Short problem :: Write out each line exactly as it stands, please.

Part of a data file
★ ★ ★ ★ ★ ★ ★

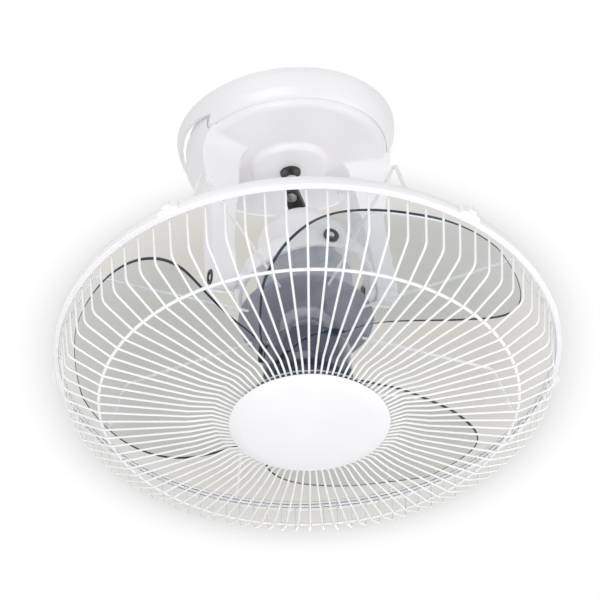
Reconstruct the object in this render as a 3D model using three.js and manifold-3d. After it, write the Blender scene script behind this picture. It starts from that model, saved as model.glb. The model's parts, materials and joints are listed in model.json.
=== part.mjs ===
// Orbital ceiling fan: a guarded three-blade fan head hung in a gimbal under a ceiling canopy.
// Millimetres, +Z up. The origin is the centre of the ceiling face. The yoke's arms lie on X.
// The head is modelled along its own axis: "ahead" is the distance from the gimbal's centre
// towards the front guard, so a point ahead of the centre has a negative local z.
import * as THREE from 'three';
import Module from 'manifold-3d';
import { mergeVertices } from 'three/addons/utils/BufferGeometryUtils.js';

const wasm = await Module();
wasm.setup();

// ---------------------------------------------------------------- driving dimensions
const SEAT_GAP = 0.3;           // between fixed pieces that touch
const RUNNING_GAP = 0.35;       // round pins and shafts, on the radius

const CANOPY_RADIUS = 112;
const CANOPY_HEIGHT = 27;       // ceiling to the canopy's lower lip
const CEILING_GAP = 0.5;        // the mouldings stop just short of the ceiling
const DRUM_RADIUS = 100;        // body of the yoke, under the canopy ring
const DRUM_DEPTH = 33;          // ceiling to the drum's underside
const DRUM_WALL = 3.2;
const BOSS_RADIUS = 41;         // round boss in the middle of the drum's underside
const BOSS_DEPTH = 6;
const PLATE_THICKNESS = 2.5;

const GIMBAL_DROP = 170;        // ceiling to the gimbal's centre
const ARM_INNER = 72;           // inner face of each arm, from the axis
const ARM_OUTER = 94;           // outer face at the pivot
const ARM_HALF_WIDTH = 13;      // at the pivot
const ARM_ROOT_HALF_WIDTH = 22;
const SHOULDER_RADIUS = 104;    // the arms' roots swell out to this through the canopy's side
const SHOULDER_HALF_WIDTH = 50;
const SHOULDER_TOP = -13;       // crown of the shoulder's arch
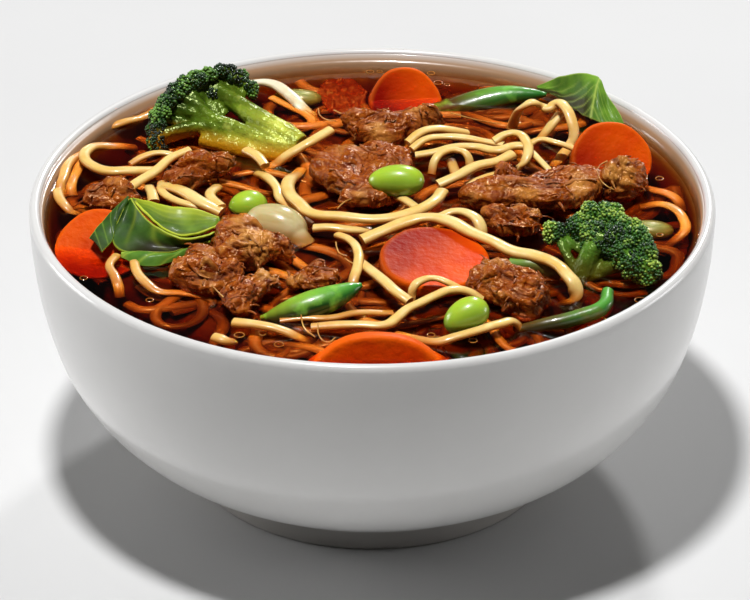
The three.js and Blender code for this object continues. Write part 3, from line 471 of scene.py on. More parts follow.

★ ★ ★ ★ ★ ★ ★

The output ::
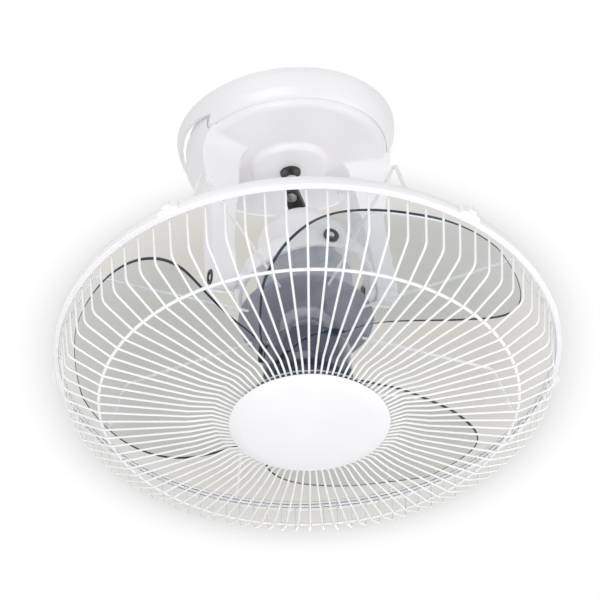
Reconstruct the object in this render as a 3D model using three.js and manifold-3d. After it, write the Blender scene script behind this picture. It starts from that model, saved as model.glb. The model's parts, materials and joints are listed in model.json.
=== part.mjs ===
// Orbital ceiling fan: a guarded three-blade fan head hung in a gimbal under a ceiling canopy.
// Millimetres, +Z up. The origin is the centre of the ceiling face. The yoke's arms lie on X.
// The head is modelled along its own axis: "ahead" is the distance from the gimbal's centre
// towards the front guard, so a point ahead of the centre has a negative local z.
import * as THREE from 'three';
import Module from 'manifold-3d';
import { mergeVertices } from 'three/addons/utils/BufferGeometryUtils.js';

const wasm = await Module();
wasm.setup();

// ---------------------------------------------------------------- driving dimensions
const SEAT_GAP = 0.3;           // between fixed pieces that touch
const RUNNING_GAP = 0.35;       // round pins and shafts, on the radius

const CANOPY_RADIUS = 112;
const CANOPY_HEIGHT = 27;       // ceiling to the canopy's lower lip
const CEILING_GAP = 0.5;        // the mouldings stop just short of the ceiling
const DRUM_RADIUS = 100;        // body of the yoke, under the canopy ring
const DRUM_DEPTH = 33;          // ceiling to the drum's underside
const DRUM_WALL = 3.2;
const BOSS_RADIUS = 41;         // round boss in the middle of the drum's underside
const BOSS_DEPTH = 6;
const PLATE_THICKNESS = 2.5;

const GIMBAL_DROP = 170;        // ceiling to the gimbal's centre
const ARM_INNER = 72;           // inner face of each arm, from the axis
const ARM_OUTER = 94;           // outer face at the pivot
const ARM_HALF_WIDTH = 13;      // at the pivot
const ARM_ROOT_HALF_WIDTH = 22;
const SHOULDER_RADIUS = 104;    // the arms' roots swell out to this through the canopy's side
const SHOULDER_HALF_WIDTH = 50;
const SHOULDER_TOP = -13;       // crown of the shoulder's arch
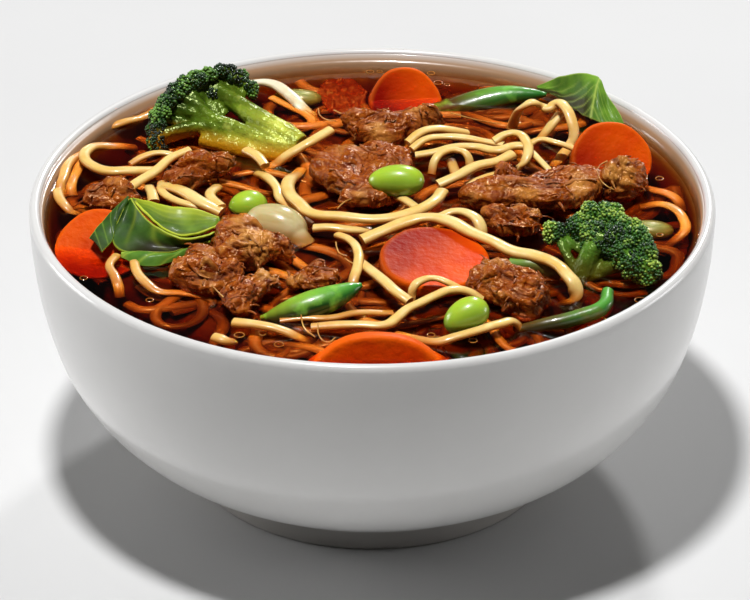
The three.js and Blender code for this object continues. Write part 3, from line 471 of scene.py on. More parts follow.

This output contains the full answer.